というCメロの部分に「行かなきゃ」が出てきます(ちょっと言い回しが違いますが)。勢いのあるメッセージを手向けていたサビとは対照的に、内省的なイメージが強く出ているCメロです。
「走ってくんだよ」というメッセージを強気で発し続けていた主人公が、この部分だけは我が身を振り返っている印象を私は受けました。そもそも、だれかに対してメッセージを送るって、ほんとうはそのメッセージを自分自身にも届けていることが多いと思うのです。『HIDE & SEEK』の「行かなきゃ」は自分を鼓舞するための独り言です。

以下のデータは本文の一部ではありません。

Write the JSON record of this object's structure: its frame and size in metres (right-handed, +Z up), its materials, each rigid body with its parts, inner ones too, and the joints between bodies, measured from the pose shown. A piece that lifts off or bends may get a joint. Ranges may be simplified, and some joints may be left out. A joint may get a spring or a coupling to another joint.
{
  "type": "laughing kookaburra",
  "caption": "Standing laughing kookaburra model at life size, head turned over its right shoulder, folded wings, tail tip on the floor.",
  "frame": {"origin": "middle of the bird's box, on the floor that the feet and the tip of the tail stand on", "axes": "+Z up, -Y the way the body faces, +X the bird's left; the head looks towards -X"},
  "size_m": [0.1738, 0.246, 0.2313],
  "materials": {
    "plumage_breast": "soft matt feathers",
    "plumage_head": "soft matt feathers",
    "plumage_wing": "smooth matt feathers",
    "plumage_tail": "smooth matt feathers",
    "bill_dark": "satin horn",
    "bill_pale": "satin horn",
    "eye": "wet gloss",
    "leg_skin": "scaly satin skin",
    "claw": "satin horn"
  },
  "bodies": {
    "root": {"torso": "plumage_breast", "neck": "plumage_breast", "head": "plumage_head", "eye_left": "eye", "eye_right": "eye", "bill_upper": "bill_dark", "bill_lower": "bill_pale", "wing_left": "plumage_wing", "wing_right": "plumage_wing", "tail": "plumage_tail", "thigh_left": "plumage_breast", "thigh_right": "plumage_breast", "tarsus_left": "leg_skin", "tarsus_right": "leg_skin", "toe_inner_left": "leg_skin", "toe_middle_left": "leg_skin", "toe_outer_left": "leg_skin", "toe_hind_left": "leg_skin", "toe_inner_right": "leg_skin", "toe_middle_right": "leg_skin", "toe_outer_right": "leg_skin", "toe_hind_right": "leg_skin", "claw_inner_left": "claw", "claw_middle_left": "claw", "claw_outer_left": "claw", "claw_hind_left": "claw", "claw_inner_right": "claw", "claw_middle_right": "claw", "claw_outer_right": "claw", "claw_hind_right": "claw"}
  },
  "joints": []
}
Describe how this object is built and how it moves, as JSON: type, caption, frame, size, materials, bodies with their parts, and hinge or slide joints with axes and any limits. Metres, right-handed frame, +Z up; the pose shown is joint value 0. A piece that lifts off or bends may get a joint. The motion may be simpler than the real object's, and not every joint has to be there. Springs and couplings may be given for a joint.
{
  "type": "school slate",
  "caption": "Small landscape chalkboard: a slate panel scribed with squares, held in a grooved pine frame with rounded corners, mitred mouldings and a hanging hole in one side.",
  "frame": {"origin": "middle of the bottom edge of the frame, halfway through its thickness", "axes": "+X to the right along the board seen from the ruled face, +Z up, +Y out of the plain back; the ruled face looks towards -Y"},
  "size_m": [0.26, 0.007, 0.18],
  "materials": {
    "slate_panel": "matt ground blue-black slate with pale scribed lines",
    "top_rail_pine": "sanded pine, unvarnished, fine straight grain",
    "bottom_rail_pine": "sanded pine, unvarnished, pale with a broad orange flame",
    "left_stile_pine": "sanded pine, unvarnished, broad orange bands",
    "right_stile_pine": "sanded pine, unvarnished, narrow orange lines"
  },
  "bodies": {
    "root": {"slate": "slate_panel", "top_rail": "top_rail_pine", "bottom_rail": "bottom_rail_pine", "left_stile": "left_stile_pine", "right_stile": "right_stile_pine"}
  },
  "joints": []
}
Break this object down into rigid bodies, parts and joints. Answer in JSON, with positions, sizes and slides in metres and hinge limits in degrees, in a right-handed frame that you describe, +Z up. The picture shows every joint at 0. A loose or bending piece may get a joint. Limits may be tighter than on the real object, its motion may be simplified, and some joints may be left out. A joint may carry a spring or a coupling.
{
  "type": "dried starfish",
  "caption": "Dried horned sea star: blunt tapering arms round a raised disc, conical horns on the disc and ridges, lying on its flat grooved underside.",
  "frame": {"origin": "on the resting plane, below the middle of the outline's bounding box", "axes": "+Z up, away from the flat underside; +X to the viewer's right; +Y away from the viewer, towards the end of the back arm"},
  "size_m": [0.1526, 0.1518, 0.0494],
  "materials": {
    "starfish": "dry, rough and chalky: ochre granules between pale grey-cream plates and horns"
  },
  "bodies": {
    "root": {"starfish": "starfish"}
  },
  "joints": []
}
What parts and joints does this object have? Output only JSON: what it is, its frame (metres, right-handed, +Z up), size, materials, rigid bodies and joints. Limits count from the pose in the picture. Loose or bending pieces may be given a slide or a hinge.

一方、今回のJUDY AND MARY『小さな頃から』では、Bメロが明けてからのAメロに「行かなくちゃ」が出てきます。

少し眠ったら 朝はまたくるわ
窓から差し込む光 もう行かなくちゃ…

この歌詞は夜から始まっています。そして、曲の途中で朝になります。
夜から朝になる曲は、BUMP OF CHICKEN『オンリーロンリーグローリー』とかがあります。こういう曲って、夜にあった暗い気持ちが朝になると明るく晴れ渡る、っていうストーリーを描くことが多いように思います。
ところが、『小さな頃から』はそんな風に簡単にはいきません。そもそも主人公はずっと時の流れにとまどいを覚えているから。からになったところで、それは子どもから大人になるようなもので、困った気持ちはちっとも改善しないのです。
窓から差し込む光を受けて、「もう行かなくちゃ…」とつぶやく主人公に、明るい兆しはあんまり見えません。大人としての義務を果たさなくてはならない理由で、行かなくちゃいけない状況に追い込まれてしまっているのかな、って私はこれを読んで思ったのでした。